### Written request:
Go from the first line to the line with "to the ceiling." and return those lines verbatim, ends included.
—————
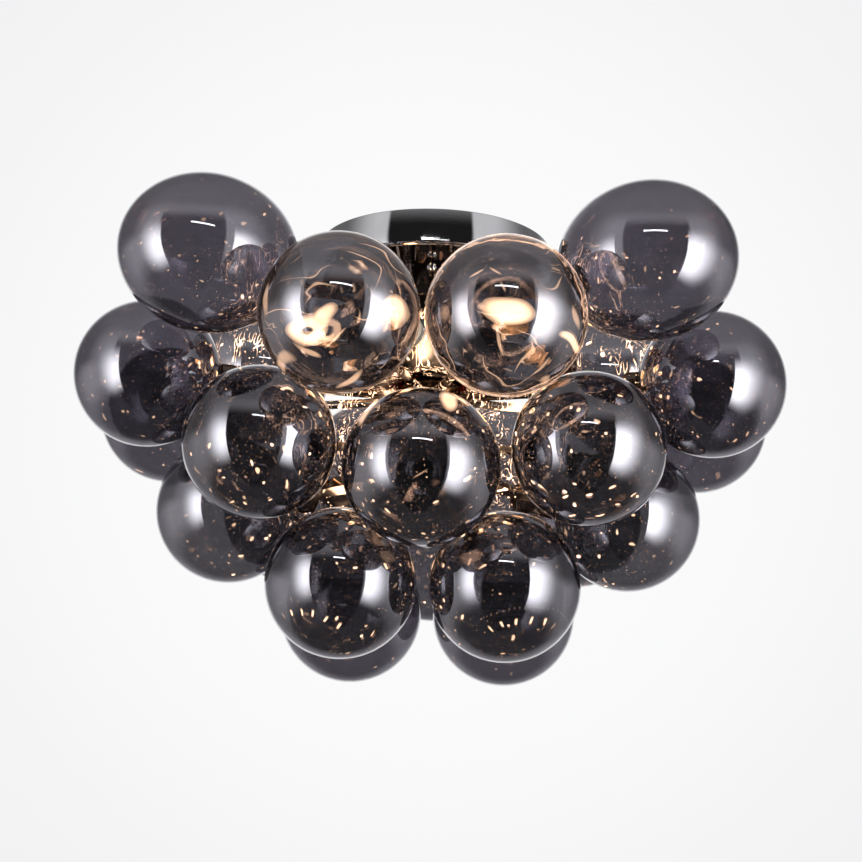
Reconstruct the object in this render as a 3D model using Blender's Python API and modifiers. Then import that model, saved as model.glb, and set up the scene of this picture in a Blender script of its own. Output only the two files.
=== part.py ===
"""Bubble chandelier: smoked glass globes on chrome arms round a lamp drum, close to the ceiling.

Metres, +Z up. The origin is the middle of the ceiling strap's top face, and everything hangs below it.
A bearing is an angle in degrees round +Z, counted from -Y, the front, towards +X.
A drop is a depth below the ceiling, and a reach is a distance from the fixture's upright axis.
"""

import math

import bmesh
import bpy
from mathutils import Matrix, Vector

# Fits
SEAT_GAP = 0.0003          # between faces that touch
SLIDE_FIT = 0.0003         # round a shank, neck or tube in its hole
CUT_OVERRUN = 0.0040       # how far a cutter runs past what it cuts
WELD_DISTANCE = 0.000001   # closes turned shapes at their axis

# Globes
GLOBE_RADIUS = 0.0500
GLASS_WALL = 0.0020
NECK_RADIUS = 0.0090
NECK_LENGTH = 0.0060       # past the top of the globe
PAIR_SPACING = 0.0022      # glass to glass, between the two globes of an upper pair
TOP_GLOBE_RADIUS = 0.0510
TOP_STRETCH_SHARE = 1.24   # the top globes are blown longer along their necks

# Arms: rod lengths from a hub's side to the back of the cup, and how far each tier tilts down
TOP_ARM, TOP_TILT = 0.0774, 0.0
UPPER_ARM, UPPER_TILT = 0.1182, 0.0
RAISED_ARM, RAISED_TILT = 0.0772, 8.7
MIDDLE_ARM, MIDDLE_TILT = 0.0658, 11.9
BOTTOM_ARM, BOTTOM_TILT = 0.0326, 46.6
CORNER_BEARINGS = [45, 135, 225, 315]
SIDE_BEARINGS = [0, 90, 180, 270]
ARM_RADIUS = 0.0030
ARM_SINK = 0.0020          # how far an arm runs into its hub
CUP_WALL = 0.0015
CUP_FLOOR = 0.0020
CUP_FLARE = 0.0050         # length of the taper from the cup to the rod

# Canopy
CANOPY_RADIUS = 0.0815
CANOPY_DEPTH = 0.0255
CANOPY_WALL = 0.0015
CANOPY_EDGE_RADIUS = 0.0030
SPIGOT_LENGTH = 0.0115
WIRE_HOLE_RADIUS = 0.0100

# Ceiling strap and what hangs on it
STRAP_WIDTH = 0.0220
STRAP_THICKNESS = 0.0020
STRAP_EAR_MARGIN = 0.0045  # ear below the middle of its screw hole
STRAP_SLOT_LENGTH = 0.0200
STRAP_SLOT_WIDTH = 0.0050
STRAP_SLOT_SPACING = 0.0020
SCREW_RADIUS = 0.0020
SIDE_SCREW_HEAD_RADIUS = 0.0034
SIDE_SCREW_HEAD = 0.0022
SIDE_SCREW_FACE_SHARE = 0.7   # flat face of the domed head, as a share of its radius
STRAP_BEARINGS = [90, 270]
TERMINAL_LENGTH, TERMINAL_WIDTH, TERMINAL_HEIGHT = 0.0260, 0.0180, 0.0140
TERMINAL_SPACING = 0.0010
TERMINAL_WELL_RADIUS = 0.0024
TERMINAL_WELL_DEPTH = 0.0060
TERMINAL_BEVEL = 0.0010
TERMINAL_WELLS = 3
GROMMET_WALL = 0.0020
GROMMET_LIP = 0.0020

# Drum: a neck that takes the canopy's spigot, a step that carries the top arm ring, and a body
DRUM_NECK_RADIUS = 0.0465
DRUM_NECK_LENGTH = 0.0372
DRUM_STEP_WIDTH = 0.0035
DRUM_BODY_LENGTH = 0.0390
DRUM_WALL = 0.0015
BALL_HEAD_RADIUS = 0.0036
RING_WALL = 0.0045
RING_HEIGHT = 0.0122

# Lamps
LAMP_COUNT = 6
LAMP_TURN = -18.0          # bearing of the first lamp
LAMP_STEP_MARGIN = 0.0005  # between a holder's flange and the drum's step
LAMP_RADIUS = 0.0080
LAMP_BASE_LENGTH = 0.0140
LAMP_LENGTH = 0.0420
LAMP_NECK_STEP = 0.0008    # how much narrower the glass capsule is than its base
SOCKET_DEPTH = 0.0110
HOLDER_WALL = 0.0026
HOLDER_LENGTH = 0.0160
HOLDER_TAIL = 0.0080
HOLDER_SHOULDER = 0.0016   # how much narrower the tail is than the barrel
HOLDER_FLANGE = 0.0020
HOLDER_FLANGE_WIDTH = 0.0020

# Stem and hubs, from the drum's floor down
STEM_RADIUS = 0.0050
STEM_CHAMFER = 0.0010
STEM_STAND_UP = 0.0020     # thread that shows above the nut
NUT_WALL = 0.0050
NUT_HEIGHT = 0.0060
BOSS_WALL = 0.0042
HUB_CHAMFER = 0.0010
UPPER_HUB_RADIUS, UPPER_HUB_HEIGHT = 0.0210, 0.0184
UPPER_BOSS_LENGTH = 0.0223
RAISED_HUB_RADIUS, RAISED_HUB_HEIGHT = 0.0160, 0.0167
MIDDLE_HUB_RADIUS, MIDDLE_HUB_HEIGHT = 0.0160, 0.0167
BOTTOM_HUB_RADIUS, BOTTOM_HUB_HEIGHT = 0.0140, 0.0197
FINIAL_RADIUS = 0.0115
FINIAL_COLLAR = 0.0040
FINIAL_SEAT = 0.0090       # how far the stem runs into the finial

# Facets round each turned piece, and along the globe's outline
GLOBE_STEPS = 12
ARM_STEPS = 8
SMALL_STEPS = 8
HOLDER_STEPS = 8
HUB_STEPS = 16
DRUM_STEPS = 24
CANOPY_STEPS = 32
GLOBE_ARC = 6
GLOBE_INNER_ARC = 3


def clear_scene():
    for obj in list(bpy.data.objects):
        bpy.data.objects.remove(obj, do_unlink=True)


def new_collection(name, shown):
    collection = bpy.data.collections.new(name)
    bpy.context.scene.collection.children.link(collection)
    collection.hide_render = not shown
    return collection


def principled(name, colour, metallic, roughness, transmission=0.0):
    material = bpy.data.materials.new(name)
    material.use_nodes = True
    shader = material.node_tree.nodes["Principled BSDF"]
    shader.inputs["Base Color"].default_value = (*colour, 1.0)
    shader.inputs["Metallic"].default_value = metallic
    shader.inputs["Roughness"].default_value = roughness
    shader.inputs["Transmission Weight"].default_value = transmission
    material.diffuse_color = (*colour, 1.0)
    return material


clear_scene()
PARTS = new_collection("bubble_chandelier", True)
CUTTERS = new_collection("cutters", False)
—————
### Solution for this task:
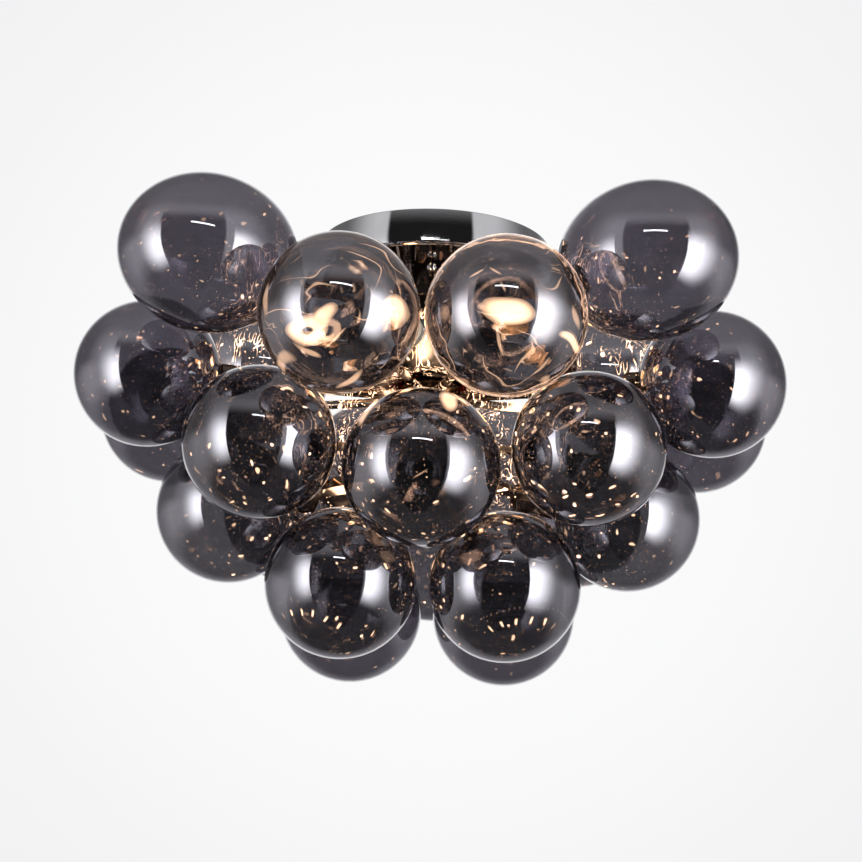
Reconstruct the object in this render as a 3D model using Blender's Python API and modifiers. Then import that model, saved as model.glb, and set up the scene of this picture in a Blender script of its own. Output only the two files.
=== part.py ===
"""Bubble chandelier: smoked glass globes on chrome arms round a lamp drum, close to the ceiling.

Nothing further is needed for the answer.